I had the LW infrared device for downstairs, but found I had to change the battery quite often, and the timing settings were switches on the device itself - while the Hue is all on the app, including sensitivity and testing of sensitivity :)
Ok, so after talking to Lightwave support there was a simple solution; they sent me an older mark I (you can only buy mark 2) dimmer, where the right-most gang (as you look at the back of the switch) is the primary channel... Problem sorted. Simples! After spending a lot of time with these switches the most important lesson I learned was never use the existing wiring between switches. (Some wiring diagrams on these FAQs are incredibly confusing).

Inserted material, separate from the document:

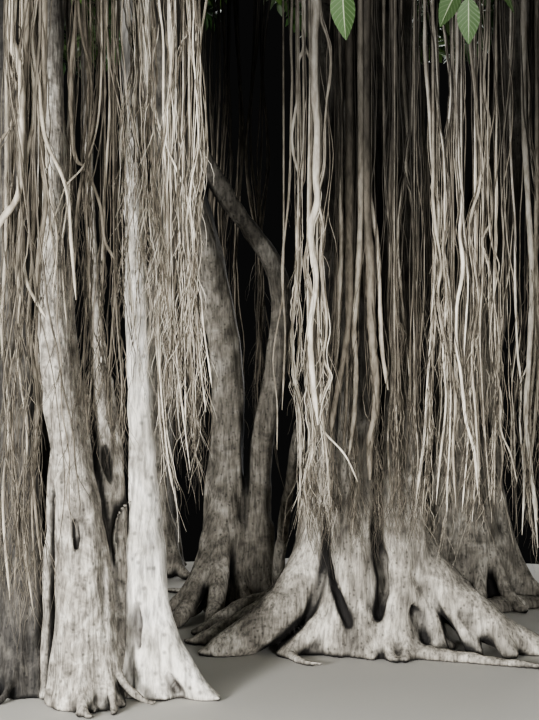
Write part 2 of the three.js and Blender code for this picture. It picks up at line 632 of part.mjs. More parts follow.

Just wire in the main switch to your light - additional switches just need power. Use automation in the app to have them all operate the light.
This video is somewhat incorrect.
You have to first establish what com brings the power in and which com connect to the bulb and then wire such that both switches get a live feed, switch one get a load (which would be switch two), and both switch one and switch two can put power out to the bulb (via the terminal marked x on the switches).
Lightwave, fo you agree?
Regarding bridging the circuits, I have this problem as well. Unfortunately LW multi-gang switches only have one live terminal, not separate ones for each lighting set.
However to be clear you won't "overload" the lights, connecting two lives together from different mains circuits doesn't somehow double the voltage: it creates a parallel circuit not a series one.
The issue is if the two circuits are on different RCDs in the consumer unit (fuse box). The reason for this is that the circuits on different RCDs must be isolated from one another. There must be no cross-connections between live or neutral wires on different circuits, otherwise current will tend to "leak" from one circuit to other, so the live and neutral currents through each RCD won't match any more, and the RCD will trip.
Unfortunately the only answer is to get an electrician in to move the circuits onto the same RCD at the consumer unit.